Ebola : une faillite morale du capitalisme

, par BATOU Jean

Certaines chauves-souris d’Afrique subsaharienne sont sans doute le réservoir du virus Filoviridae Ebola, un germe formé d’une dizaine de protéines, identifié pour la première fois en 1976 ; on en connaît aujourd’hui cinq types, dont celui apparu pour la première fois au Zaïre (aujourd’hui RDC), que l’on retrouve actuellement en Afrique occidentale. Ce sont ces mammifères volants qui le transmettent aux singes et à d’autres animaux, et peut-être même directement à l’homme, avant que cet agent pathogène ne provoque des épidémies récurrentes d’une fièvre mortelle. Les premiers symptômes d’Ebola sont de type grippaux, avant de provoquer une asthénie, des diarrhées, des vomissements et souvent des hémorragies, ce qui n’interdit pas les confondre avec ceux d’autres affections. Elle cause la mort en une dizaine de jours dans plus d’un cas sur deux.

Ebola et accaparement de terres

Depuis la première irruption d’Ebola en République Démocratique du Congo, une vingtaine d’épidémies ont touché une dizaine de pays, d’abord dans la bassin du fleuve Congo (Ebola est le nom d’un affluent du Congo), puis plus récemment en Afrique occidentale, en particulier en Guinée, au Liberia, en Sierra Leone et au Nigeria. Pourtant, il est d’ores et déjà probable que la dernière irruption de cette maladie fasse plus de victimes, que l’ensemble des épidémies recensées jusqu’ici (2345 morts de 1976 à 2013). En effet, pour la première fois, elle s’est frayée un chemin vers des centres urbains importants, dont Conakry (Guinée), Monrovia (Liberia) et Freetown (Sierra Leone). Notons encore que ce sont les femmes qui paient le plus lourd tribut à ce virus, parce que ce sont elles qui prodiguent le plus de soins aux malades.

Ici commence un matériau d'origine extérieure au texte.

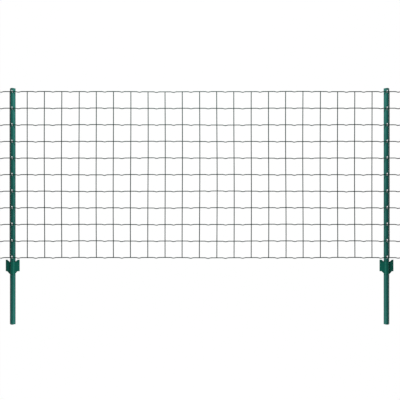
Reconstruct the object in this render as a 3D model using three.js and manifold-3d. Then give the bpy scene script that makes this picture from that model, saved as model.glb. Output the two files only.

Comment expliquer la transmission à l’homme de ce germe, précédemment confiné à la faune sauvage ? Une telle contamination s’explique dans le contexte de l’exploitation économique de plus en plus intense de la savane africaine, une vaste zone de 400 millions d’hectares, du Sénégal à l’Afrique du Sud, que la FAO et la Banque mondiale présentent comme le nouvel eldorado agricole mondial. Le recul de la petite agriculture paysanne au profit de l’agrobusiness d’exportation, le déracinement de millions de petits producteurs paupérisés et la concentration des terres entre les mains de grandes sociétés internationales en sont les conséquences les plus connues.

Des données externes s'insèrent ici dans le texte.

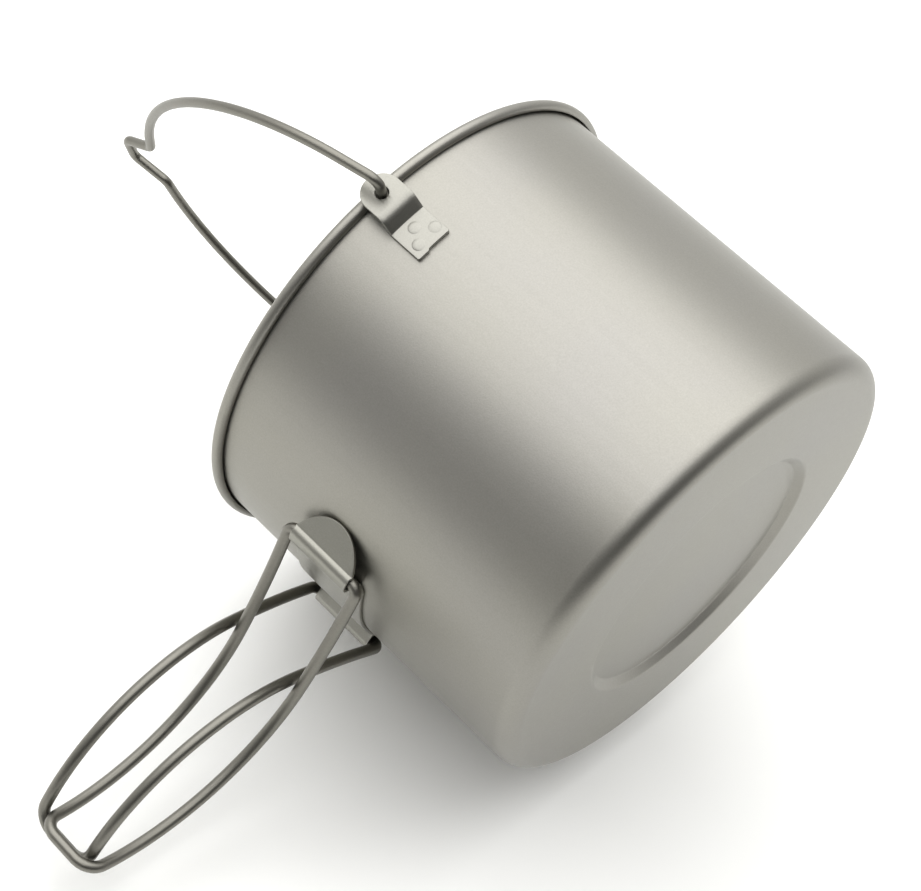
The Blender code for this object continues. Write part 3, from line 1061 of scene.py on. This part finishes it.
class CAMPPOT_OT_stage(bpy.types.Operator):
    """Lay the pot on its side on a pale floor, with soft light and the camera"""

    bl_idname = "camppot.stage"
    bl_label = "Stage"

    def execute(self, context):
        size = context.scene.camp_stage
        tones = context.scene.camp_finishes
        scene = context.scene
        down = Vector((math.cos(size.floor_azimuth), math.sin(size.floor_azimuth), 0.0))
        side = Vector((-down.y, down.x, 0.0))
        tall = Vector((0.0, 0.0, 1.0))
        middle = down * size.floor_distance + tall * (POT_HIGH.z / 2)
        form = bmesh.new()
        corners = [
            form.verts.new(middle + (side * i + tall * j) * size.floor_half)
            for i, j in ((-1, -1), (-1, 1), (1, 1), (1, -1))
        ]
        face = form.faces.new(corners)
        face.normal_update()
        if face.normal.dot(down) > 0:
            face.normal_flip()
        mesh = bpy.data.meshes.new("paper_floor")
        form.to_mesh(mesh)
        form.free()
        mesh.materials.append(paper_floor("white paper", tones.floor))
        shown("paper_floor", mesh)

        world = bpy.data.worlds.new("studio")
        world.use_nodes = True
        tree = world.node_tree
        sky = tree.nodes["Background"]
        way = add(tree, "ShaderNodeTexCoord").outputs["Generated"]
        # Bright above and past the pot's mouth, dark below its base
        bright = (0.9 * tall - 0.6 * side - 0.25 * down).normalized()
        lift = add(tree, "ShaderNodeVectorMath", {0: way, 1: bright}, operation="DOT_PRODUCT")
        glow = add(tree, "ShaderNodeMapRange", {
            "Value": lift.outputs["Value"], "From Min": -0.75, "From Max": 0.8,
            "To Min": 0.05, "To Max": 1.15,
        })
        sky.inputs["Color"].default_value = (1.0, 1.0, 0.985, 1.0)
        tree.links.new(glow.outputs["Result"], sky.inputs["Strength"])
        scene.world = world
        scene.view_settings.view_transform = "Standard"

        target = tall * (POT_HIGH.z / 2)
        softbox("overhead_softbox", target - down * 0.9 + tall * 0.15, target, 1.7, 16.5)

        data = bpy.data.cameras.new("camera")
        data.lens = size.lens
        data.sensor_width = 36.0
        data.sensor_fit = "HORIZONTAL"
        camera = bpy.data.objects.new("camera", data)
        camera.location = size.camera_place
        camera.rotation_euler = size.camera_turn
        scene.collection.objects.link(camera)
        scene.camera = camera
        return {"FINISHED"}


STEPS = (
    CAMPPOT_OT_finishes,
    CAMPPOT_OT_body,
    CAMPPOT_OT_ears,
    CAMPPOT_OT_bail,
    CAMPPOT_OT_bracket,
    CAMPPOT_OT_handles,
    CAMPPOT_OT_stage,
)

GROUPS = {
    "camp_pot": PotSizes,
    "camp_ears": EarSizes,
    "camp_welds": WeldSizes,
    "camp_bail": BailSizes,
    "camp_bracket": BracketSizes,
    "camp_handles": HandleSizes,
    "camp_finishes": Finishes,
    "camp_stage": StageSizes,
}


class CAMPPOT_PT_panel(bpy.types.Panel):
    """Sizes and steps of the camping pot"""

    bl_label = "Camping Pot"
    bl_idname = "CAMPPOT_PT_panel"
    bl_space_type = "VIEW_3D"
    bl_region_type = "UI"
    bl_category = "Camping Pot"

    def draw(self, context):
        for step in STEPS:
            self.layout.operator(step.bl_idname)
        for name, group in GROUPS.items():
            box = self.layout.box()
            box.label(text=group.__doc__)
            for prop in group.__annotations__:
                box.prop(getattr(context.scene, name), prop)


def register():
    for group in GROUPS.values():
        bpy.utils.register_class(group)
    for name, group in GROUPS.items():
        setattr(bpy.types.Scene, name, PointerProperty(type=group))
    for step in STEPS:
        bpy.utils.register_class(step)
    bpy.utils.register_class(CAMPPOT_PT_panel)


def unregister():
    bpy.utils.unregister_class(CAMPPOT_PT_panel)
    for step in reversed(STEPS):
        bpy.utils.unregister_class(step)
    for name, group in GROUPS.items():
        delattr(bpy.types.Scene, name)
        bpy.utils.unregister_class(group)


def main():
    register()
    bpy.ops.camppot.finishes()
    bpy.ops.camppot.body()
    bpy.ops.camppot.ears()
    bpy.ops.camppot.bail()
    bpy.ops.camppot.bracket()
    bpy.ops.camppot.handles()
    bpy.ops.camppot.stage()


if __name__ == "__main__":
    main()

Ces manifestations de l’accumulation par dépossession sont en plein essor dans les pays touchés actuellement par le virus Ebola. Elles se traduisent par le défrichement de vastes zones, entraînant la mise en contact de communautés villageoises précarisées avec des nutriments potentiellement dangereux qu’elles vont chercher toujours plus loin au cœur des forêts tropicales. Leurs carences en protéines les poussent en effet à consommer plus de « viandes de brousse » – singes, petits rongeurs, chauves-souris, etc. – qui les exposent à des agents pathogènes nouveaux. La déforestation et peut-être le réchauffement climatique global semblent avoir accentué aussi l’aridité et la durée de la saison sèche, deux facteurs favorables, semble-t-il, au déclenchement des épidémies. Elle peut aussi avoir favorisé la migration et la dispersion de colonies de chauve-souris porteuses du virus.